Roma, 6 mar – Avevamo avuto modo qualche mese fa di trattare la vicenda del generale Giulio Martinat, caduto durante la battaglia di Nikolaevka il 26 gennaio 1942. Incitando i propri soldati cadeva sotto i colpi nemici in un gesto di estremo eroismo. Durante quella battaglia persero la vita anche altri importanti soldati. Uno di questi era Donato Briscese.
Una dura infanzia
Donato Briscese nacque a Venosa, in provincia di Potenza, il 7 aprile 1918. Il giovane frequentò la scuola elementare ma non terminò nemmeno l’istruzione obbligatoria. Terminata la quarta elementare, infatti, lasciò la scuola e venne mandato dai genitori a lavorare in cava. Il 18 agosto 1938 venne inquadrato come soldato semplice nel Regio Esercito ed, il 30 marzo 1939, fu assegnato al 2° Reggimento di Piacenza.
Pochi mesi prima dell’entrata in guerra dell’Italia, venne assegnato al I Battaglione dell’Armata Po e posto a difesa del fronte occidentale.

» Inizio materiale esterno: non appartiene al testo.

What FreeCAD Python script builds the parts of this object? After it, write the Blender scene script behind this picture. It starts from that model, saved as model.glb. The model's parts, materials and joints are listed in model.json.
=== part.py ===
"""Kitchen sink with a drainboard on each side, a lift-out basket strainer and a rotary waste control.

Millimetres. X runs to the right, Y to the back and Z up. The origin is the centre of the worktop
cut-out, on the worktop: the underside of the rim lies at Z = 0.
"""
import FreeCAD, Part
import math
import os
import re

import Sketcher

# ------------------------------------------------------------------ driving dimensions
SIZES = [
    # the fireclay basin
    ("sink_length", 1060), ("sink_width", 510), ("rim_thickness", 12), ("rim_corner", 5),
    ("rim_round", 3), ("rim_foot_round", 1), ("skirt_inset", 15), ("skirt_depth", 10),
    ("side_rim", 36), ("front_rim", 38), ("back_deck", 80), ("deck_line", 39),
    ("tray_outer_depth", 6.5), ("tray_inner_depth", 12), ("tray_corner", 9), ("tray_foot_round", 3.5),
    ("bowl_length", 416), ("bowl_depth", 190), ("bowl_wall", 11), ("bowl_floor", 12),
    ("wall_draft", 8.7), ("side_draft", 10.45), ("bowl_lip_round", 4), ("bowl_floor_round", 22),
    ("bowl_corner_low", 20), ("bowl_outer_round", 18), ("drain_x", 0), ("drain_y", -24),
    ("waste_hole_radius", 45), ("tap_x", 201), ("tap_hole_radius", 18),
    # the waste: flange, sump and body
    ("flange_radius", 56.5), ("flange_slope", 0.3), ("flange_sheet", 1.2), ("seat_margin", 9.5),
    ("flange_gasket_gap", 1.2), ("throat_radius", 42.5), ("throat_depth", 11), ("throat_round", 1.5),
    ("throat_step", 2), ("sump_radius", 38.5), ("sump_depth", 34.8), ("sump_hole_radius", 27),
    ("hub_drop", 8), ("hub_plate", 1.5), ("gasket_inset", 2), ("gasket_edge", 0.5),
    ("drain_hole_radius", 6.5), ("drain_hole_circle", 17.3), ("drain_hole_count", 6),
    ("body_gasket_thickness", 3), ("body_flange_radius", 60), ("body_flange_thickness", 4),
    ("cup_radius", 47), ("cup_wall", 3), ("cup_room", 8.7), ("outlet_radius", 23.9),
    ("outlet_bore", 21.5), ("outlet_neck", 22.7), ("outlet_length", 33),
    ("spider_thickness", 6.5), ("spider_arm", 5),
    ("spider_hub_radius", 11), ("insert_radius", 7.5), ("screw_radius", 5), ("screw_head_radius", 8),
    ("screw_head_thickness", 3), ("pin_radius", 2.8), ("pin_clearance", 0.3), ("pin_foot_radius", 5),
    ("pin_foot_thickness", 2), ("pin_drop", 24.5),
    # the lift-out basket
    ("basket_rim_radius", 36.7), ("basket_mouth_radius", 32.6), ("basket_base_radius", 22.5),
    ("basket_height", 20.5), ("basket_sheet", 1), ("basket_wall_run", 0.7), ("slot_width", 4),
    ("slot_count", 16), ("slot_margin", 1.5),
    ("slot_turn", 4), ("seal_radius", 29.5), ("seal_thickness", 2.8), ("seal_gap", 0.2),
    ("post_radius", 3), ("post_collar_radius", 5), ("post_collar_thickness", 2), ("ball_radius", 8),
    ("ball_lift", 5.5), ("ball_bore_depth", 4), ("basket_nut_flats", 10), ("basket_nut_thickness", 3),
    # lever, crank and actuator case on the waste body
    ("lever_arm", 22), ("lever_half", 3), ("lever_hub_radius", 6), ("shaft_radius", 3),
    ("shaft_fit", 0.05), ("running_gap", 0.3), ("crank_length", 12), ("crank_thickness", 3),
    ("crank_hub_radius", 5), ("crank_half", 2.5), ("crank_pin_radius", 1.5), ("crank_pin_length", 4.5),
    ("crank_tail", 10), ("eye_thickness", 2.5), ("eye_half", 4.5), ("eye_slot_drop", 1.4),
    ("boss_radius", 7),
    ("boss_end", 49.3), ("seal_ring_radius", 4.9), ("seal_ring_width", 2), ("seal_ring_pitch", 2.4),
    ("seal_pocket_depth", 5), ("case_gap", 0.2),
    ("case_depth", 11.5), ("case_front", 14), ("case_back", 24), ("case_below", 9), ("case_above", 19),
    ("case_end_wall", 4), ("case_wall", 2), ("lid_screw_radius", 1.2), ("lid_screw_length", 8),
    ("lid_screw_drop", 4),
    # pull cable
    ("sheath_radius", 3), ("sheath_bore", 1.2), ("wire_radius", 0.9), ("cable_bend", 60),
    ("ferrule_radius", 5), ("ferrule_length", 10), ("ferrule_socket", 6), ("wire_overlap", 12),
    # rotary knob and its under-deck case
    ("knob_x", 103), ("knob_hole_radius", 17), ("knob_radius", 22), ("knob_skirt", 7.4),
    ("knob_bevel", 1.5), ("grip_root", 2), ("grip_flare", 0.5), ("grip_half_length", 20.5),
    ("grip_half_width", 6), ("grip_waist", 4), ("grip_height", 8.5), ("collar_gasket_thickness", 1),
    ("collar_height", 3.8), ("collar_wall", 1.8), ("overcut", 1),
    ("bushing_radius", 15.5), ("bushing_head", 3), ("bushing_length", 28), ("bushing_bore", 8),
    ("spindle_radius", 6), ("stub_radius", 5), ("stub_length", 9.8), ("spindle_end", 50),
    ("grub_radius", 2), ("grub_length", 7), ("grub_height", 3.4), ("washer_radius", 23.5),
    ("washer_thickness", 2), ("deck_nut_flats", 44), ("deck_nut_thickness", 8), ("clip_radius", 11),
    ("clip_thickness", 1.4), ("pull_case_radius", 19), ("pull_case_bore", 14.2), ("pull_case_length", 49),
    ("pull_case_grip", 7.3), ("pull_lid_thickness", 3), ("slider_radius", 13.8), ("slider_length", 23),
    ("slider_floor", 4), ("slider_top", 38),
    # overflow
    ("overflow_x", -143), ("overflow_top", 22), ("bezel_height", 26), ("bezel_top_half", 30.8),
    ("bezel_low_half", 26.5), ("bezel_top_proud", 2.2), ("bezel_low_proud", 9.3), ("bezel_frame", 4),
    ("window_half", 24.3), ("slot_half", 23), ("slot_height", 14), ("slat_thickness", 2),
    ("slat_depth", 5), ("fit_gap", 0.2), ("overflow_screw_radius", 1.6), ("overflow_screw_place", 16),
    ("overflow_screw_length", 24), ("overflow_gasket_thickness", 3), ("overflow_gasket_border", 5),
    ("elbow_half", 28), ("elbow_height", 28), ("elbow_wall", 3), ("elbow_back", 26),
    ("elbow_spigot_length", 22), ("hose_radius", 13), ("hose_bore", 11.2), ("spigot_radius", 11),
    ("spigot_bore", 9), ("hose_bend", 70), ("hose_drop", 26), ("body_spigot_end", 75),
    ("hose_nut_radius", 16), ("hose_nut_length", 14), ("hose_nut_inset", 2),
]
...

Il soldato rimase al fronte fino all’Armistizio di Villa Incisa che sancì il suo ritorno in Patria. Seppur, per breve tempo. Nel luglio 1941, infatti, il caporale Donato Briscese venne assegnato al comando del tenente colonnello Evasio Biandrate, pronto a partire per la Russia a fianco dell’alleato tedesco.
La guerra in Russia
Il reparto di Briscese venne, innanzitutto, impiegato nella ricostruzione di un ponte distrutto dall’Armata Rossa in ritirata. Durante un’avanzata dell’Asse, però, i russi attaccarono dal cielo i soldati italo-tedeschi annientando l’intero battaglione.
L’esempio del soldato finì il 20 febbraio 1942 quando, nei pressi di Nikolaevka, venne ucciso dai nemici sovietici. In suo onore gli fu concessa una medaglia d’oro al valor militare: “Pontiere caposquadra mitraglieri, in aspro combattimento contro rilevanti forze, portava i dipendenti con ardita decisione all’attacco, infliggendo gravi perdite al nemico. Caduti alcuni serventi, benché ferito una prima volta, rimaneva al proprio posto incitando i suoi uomini alla resistenza ed assicurando l’efficace fuoco dell’arma. Ferito una seconda volta al capo da una scheggia di mortaio, cosciente della critica situazione per la grave minaccia nemica, rifiutava ogni cura e continuava audacemente la lotta. Rimasta l’arma inutilizzabile, si poneva alla testa dei superstiti e cercava ancora di arrestare il nemico con lancio di bombe a mano, finché colpito a morte da raffica di mitragliatrice, immolava la propria vita, fiero di avere contrastato il passo al nemico prodigandosi oltre gli umani limiti del dovere”.